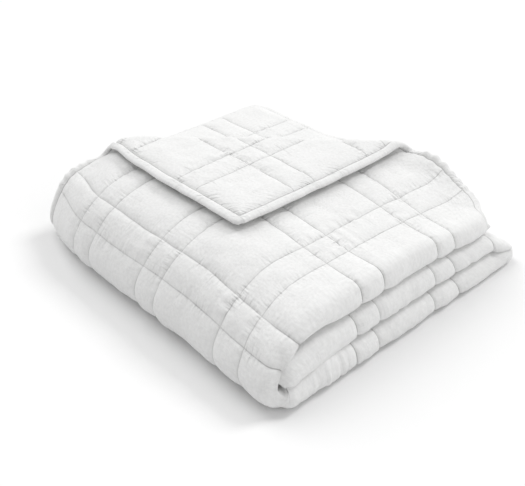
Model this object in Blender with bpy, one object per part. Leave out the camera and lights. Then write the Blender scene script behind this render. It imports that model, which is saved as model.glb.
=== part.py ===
"""A weighted blanket, folded for a shelf. Metres, +Z up, standing on z = 0.

One filled cloth, quilted in a double-line windowpane with a rolled hem, folded in half,
then in three like a letter, with the top layer's far corner turned back over the stack.

The cloth is quilted flat and then folded, as at home. On the flat cloth u runs along the
length and v across the width, both from the corner that is turned back, and w is the height
above the middle of the filling. The outer face is at +w.
"""
import math

import bmesh
import bpy
from mathutils import Vector

# The cloth as cut and filled
WIDTH = 1.524           # 60 in, across both layers of the half fold
PLY = 0.0275            # one filled layer in the middle of a box
PITCH = 0.0300          # one layer and the air above it
SEAM_PLY = 0.0200       # one layer where it is stitched through
PUFF_REACH = 0.028      # how far from a seam the filling reaches its full height

# The rolled hem
HEM_EDGE = 0.0115       # thickness of the rolled edge
HEM_STITCH = 0.016      # the stitch line's distance from the edge
HEM_STITCH_PLY = 0.0085
HEM_BULGE = 0.004       # how far the rolled edge rounds out

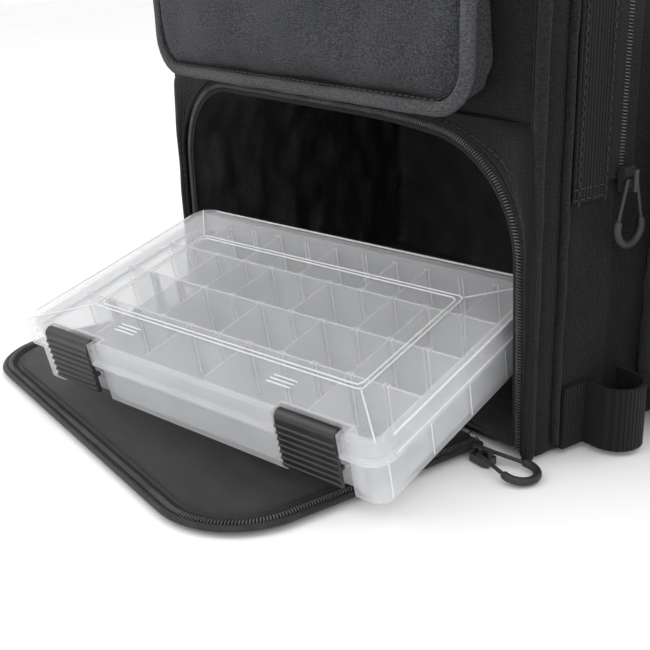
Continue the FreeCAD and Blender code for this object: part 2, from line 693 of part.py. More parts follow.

● ● ● ● ● ● ●

Stated goal: Set all of the records down again, exactly as they stand.

Task result:
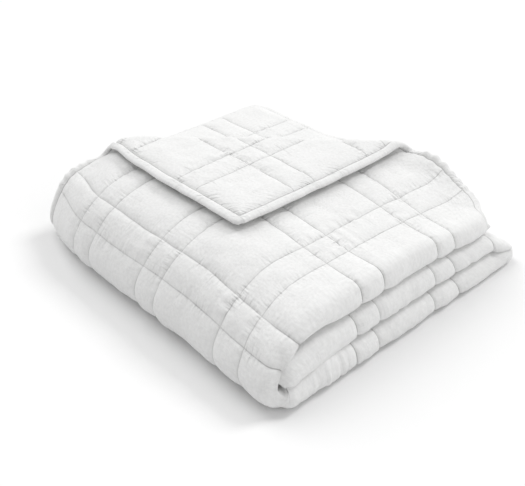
Model this object in Blender with bpy, one object per part. Leave out the camera and lights. Then write the Blender scene script behind this render. It imports that model, which is saved as model.glb.
=== part.py ===
"""A weighted blanket, folded for a shelf. Metres, +Z up, standing on z = 0.

One filled cloth, quilted in a double-line windowpane with a rolled hem, folded in half,
then in three like a letter, with the top layer's far corner turned back over the stack.

The cloth is quilted flat and then folded, as at home. On the flat cloth u runs along the
length and v across the width, both from the corner that is turned back, and w is the height
above the middle of the filling. The outer face is at +w.
"""
import math

import bmesh
import bpy
from mathutils import Vector

# The cloth as cut and filled
WIDTH = 1.524           # 60 in, across both layers of the half fold
PLY = 0.0275            # one filled layer in the middle of a box
PITCH = 0.0300          # one layer and the air above it
SEAM_PLY = 0.0200       # one layer where it is stitched through
PUFF_REACH = 0.028      # how far from a seam the filling reaches its full height

# The rolled hem
HEM_EDGE = 0.0115       # thickness of the rolled edge
HEM_STITCH = 0.016      # the stitch line's distance from the edge
HEM_STITCH_PLY = 0.0085
HEM_BULGE = 0.004       # how far the rolled edge rounds out

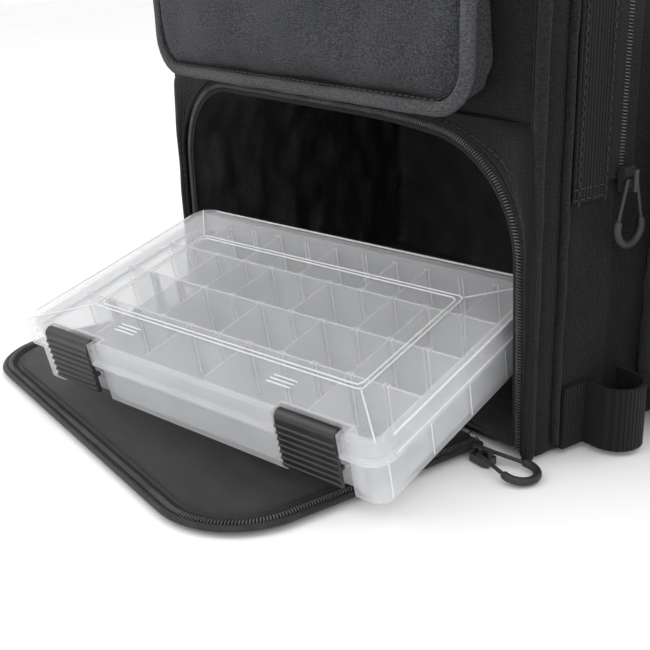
Continue the FreeCAD and Blender code for this object: part 2, from line 693 of part.py. More parts follow.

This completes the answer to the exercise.